One - the /G/ seems to list to the left (Aubaine Extra Light). I think the shape of the bottom curve as it relates to the baseline may be responsible for this.

Two - the bowl of the /P/ may be too large (or the stem too short! :)

I saw these two "issues" immediately in your first showing at the top of the thread, and both are still there now in the light version. The problem with the /G/ disappears in the heavier versions, but the /P/ issue remains. In your regular weight posted on the 20th, the /P/ almost seems to be riding above the baseline.

These are *minor* points of note in this very clean and relaxed face.

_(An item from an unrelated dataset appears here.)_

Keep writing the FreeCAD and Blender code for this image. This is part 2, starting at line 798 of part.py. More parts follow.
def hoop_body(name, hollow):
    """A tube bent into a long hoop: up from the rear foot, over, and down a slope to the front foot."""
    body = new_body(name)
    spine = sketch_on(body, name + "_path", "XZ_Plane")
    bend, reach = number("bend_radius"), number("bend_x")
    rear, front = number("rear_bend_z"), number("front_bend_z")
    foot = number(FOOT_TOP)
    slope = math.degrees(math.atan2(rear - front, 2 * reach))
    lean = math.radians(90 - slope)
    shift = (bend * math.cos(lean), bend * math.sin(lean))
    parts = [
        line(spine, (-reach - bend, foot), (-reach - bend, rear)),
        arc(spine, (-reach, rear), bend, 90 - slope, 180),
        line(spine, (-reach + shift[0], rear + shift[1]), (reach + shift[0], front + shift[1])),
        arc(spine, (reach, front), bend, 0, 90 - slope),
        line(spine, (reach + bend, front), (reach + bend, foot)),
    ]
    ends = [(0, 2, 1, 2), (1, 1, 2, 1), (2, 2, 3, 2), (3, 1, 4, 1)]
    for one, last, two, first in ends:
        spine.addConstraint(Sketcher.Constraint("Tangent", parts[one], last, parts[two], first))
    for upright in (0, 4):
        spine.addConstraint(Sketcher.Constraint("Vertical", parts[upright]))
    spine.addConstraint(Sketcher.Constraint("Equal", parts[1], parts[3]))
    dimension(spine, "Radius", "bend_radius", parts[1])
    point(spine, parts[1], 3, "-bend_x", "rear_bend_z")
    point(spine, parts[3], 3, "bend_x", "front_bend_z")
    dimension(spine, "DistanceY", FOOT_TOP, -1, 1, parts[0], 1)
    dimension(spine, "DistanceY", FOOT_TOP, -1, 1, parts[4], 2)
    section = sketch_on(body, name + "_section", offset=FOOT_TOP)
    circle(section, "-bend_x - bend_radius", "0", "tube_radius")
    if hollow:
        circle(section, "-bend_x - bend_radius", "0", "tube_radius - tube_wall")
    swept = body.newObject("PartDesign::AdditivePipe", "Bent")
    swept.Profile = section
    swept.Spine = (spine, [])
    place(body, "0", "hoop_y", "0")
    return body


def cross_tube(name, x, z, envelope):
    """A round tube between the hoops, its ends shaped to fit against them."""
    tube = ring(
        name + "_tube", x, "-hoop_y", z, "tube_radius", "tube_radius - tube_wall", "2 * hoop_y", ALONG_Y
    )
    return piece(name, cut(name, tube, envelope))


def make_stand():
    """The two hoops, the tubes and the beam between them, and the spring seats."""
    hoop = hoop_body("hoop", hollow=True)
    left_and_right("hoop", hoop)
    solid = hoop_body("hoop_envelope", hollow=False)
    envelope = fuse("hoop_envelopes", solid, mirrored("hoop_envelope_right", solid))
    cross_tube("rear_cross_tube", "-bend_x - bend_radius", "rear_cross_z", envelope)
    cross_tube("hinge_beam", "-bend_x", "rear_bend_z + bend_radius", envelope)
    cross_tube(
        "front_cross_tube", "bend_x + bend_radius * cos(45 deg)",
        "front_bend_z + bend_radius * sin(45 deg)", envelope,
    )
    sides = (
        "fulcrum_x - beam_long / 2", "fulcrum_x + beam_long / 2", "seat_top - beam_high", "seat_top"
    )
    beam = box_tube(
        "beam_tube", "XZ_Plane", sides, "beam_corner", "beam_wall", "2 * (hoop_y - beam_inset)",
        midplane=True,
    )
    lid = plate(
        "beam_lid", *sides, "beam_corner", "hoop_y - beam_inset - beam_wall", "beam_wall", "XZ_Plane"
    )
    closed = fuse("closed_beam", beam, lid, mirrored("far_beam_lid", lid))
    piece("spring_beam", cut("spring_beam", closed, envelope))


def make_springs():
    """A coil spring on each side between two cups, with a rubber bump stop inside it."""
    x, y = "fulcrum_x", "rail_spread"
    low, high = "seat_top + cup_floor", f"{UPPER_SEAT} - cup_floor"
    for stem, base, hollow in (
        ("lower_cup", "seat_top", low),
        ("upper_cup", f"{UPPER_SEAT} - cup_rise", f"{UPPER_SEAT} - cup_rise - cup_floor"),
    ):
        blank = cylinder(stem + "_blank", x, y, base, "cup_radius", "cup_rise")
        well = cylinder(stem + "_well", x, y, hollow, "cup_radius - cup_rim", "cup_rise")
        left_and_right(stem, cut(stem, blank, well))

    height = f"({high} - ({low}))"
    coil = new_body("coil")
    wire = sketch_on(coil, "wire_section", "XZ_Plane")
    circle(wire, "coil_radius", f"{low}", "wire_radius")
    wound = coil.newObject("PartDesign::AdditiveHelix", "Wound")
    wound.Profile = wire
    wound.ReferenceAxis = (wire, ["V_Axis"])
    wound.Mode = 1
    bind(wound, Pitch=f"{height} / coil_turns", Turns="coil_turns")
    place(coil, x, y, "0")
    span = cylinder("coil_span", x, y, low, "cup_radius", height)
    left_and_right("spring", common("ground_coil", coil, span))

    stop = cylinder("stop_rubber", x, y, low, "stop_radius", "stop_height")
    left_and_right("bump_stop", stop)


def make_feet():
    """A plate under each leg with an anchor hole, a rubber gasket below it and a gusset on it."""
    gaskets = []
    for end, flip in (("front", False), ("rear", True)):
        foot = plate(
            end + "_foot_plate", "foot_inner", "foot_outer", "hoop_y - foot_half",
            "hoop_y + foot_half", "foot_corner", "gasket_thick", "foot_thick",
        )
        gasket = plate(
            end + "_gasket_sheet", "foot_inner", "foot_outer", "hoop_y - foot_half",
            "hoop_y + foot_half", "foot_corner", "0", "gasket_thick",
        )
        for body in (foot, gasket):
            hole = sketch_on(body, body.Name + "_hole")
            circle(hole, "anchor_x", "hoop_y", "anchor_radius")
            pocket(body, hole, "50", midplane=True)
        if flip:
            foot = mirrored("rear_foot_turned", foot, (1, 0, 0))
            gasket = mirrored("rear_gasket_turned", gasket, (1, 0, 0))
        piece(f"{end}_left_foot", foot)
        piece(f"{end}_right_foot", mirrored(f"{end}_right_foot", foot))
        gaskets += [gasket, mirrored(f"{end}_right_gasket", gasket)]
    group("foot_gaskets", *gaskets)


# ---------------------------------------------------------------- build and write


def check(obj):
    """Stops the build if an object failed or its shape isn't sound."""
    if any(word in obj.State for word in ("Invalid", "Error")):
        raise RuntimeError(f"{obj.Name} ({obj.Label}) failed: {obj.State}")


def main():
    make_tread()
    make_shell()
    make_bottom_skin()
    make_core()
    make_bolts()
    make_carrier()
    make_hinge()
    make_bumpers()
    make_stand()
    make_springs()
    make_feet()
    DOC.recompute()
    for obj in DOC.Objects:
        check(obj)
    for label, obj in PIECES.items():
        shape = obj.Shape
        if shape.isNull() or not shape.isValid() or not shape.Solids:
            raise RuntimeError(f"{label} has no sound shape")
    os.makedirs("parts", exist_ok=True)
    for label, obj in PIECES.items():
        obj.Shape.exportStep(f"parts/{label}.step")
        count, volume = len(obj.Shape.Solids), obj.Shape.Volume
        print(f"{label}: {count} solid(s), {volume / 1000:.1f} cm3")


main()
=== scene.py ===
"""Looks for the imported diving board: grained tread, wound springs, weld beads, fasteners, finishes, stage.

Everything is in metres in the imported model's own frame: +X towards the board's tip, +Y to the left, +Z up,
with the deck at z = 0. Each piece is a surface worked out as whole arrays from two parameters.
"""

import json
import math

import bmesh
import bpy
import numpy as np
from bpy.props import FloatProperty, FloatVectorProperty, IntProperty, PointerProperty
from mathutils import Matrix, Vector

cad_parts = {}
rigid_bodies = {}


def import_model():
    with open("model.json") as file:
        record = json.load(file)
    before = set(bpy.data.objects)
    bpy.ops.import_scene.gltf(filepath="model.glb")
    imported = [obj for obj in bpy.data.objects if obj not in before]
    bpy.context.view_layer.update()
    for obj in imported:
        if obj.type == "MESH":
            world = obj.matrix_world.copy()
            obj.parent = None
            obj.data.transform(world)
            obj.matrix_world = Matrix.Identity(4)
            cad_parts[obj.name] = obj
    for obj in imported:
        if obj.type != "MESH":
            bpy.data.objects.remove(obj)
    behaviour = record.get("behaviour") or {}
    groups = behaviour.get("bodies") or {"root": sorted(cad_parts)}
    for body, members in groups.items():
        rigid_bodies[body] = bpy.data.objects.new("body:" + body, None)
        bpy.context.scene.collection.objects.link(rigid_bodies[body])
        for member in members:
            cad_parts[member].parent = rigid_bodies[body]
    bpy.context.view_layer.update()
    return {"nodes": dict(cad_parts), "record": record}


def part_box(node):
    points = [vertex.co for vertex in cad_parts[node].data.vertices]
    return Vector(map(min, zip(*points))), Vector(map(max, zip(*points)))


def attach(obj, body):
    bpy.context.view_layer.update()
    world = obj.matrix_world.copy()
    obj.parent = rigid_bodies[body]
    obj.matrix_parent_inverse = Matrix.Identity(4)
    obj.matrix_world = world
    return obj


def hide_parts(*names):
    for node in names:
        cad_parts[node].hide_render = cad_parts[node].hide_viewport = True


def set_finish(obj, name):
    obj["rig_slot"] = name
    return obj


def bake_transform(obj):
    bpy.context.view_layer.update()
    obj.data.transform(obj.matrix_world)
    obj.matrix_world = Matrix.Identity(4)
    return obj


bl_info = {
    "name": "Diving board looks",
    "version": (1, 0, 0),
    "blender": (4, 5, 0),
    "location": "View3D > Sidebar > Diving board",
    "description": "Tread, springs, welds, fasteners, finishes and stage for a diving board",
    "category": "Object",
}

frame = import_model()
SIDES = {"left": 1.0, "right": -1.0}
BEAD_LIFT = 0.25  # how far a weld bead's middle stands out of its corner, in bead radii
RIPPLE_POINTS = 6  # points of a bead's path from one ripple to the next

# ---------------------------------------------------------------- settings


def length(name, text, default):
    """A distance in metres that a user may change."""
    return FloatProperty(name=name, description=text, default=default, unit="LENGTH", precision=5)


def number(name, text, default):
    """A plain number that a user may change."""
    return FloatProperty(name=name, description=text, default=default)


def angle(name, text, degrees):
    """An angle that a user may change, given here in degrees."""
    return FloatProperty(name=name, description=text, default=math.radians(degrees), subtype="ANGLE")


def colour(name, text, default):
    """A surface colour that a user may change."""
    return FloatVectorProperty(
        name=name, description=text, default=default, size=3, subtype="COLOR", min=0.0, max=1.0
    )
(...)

It's still fascinating to me to sense the change of feel in a typeface as it goes from light to extra bold. Really different animals at the extremes.

Thanks for this.

Jean Paul Beumer's picture

Thanks Clair! "Relaxed" is just what I'm going for (not just in design ;-))!
You're absolutely right about the "different animals". I addressed this some time ago by redrawing the black weight with more consideration for the inner white shapes so it's much more similar and in balance with the ultralight. I still haven't posted a new PDF though, it's coming soon!
Good point about P and G, which was bugging me from the very beginning.

Bendy's picture

Lovely. Really beautiful stuff. Proportions and shapes are really polished.

Black g needs more help. To me it looks quite bottom-heavy. I've found that open-tailed design almost impossible in black weights before. I think taking weight of the top of the tail will allow more space under the bowl, and possibly also allow the bowl to be taller, but you'll need to try every imaginable way of distributing the weight until it clicks.

x may be a bit wide across the weights. k also perhaps in the light and medium. And it looks slightly too curvy to my eye. Black k looks a bit high-waisted and possibly too narrow.

Angled foot of K and R doesn't seem to match other perpendicular-cut terminals, would you reconsider that?

Black U looks a tiny bit light. Making it wider may allow more weight on the stems without disrupting the balance.

There's lots of good stuff going on here. I'm enjoying this one.